The opportunity to think about trends that maybe take years to develop was part of the appeal of venture capital, Munster explained when we sat down. As an analyst following the stocks of publicly held technology companies, so many of his conversations with investors had to be about what was happening in the short term, maybe no farther out than the end of the current quarter.

It also occurred to the partners that exciting innovations were increasingly getting done by smaller, privately held companies. Investors and others would be keenly interested in hearing from them about what these companies were up to.

Munster in 21 years of history at Piper did a lot more than write research notes about Apple, popping up in the business media just in the past few months explaining his optimistic views on the likes of Google's parent, Alphabet, and Amazon.com.

It's the research work, asking questions of leaders of companies like Alphabet, that has helped to shape the team's thoughts about how close we are to seeing things like augmented reality and artificial intelligence become mainstream technologies. As Munster put it, "The five largest tech companies believe" in the same vision they do, and "they have large budgets."

Their profile in the venture capital market seems likely to dwarf the impact they can make investing, at least right away, as they are only seeking to raise a $20 million first fund. That's not much money in venture capital, certainly when compared to a high-profile Silicon Valley venture firm like Andreessen Horowitz, with its new $1.5 billion fund.

Andreessen Horowitz co-founder Marc Andreessen isn't shy about sharing his thoughts, but the business strategy of his firm entails providing lots of hands-on help to the companies they have invested in, everything from recruiting staff to drumming up press attention.

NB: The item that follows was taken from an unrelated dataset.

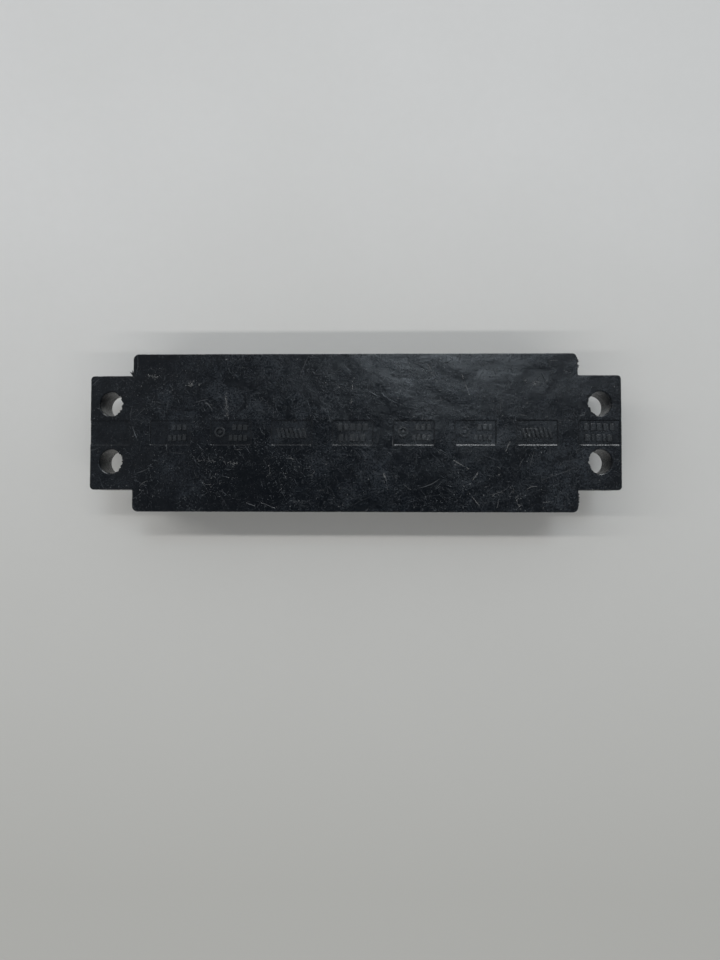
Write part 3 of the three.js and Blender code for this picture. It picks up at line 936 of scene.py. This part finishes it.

The companies that Loup invests in will have to look to other investors for that kind of operational support. Loup is too small to offer much help on operations even if it wanted to, instead hoping to compete for the best investment opportunities by being sought out for what they have learned in their research about markets, trends and technologies.

"Most successful VCs won't typically let other people see their work," Murphy said. "We are going to show our work."

Munster said he intends to serve the firm primarily by researching and writing, with Clinton playing the lead role in actually making investments. It was Clinton, as analyst and writer, who Loup listed as the lead author of the Loup Ventures manifesto.

This document is infused from the very beginning with nothing but optimism about gee-whiz technologies enriching all of our lives. From what they described, it's easy to imagine football fans soon being thrilled when, from their couch, they can see and hear the Chicago Bears' middle linebacker exactly as he appears to the Vikings' quarterback across the line of scrimmage.

It may take decades, but the Loup partners imagine us all luxuriating in a worry-free virtual reality while letting ever smarter robots do most of the things that we now call work. As the report put it: "In the Future Perfect, it's always the weekend."

They anticipated skeptics reading through their manifesto and pausing to wonder if they could possibly be serious. That's why they included an observation from the futurist and writer Arthur Clarke: "If what I say now seems to you to be very reasonable, then I'll have failed completely."

Based upon that characterization of success, Loup Ventures seems off to a very good start.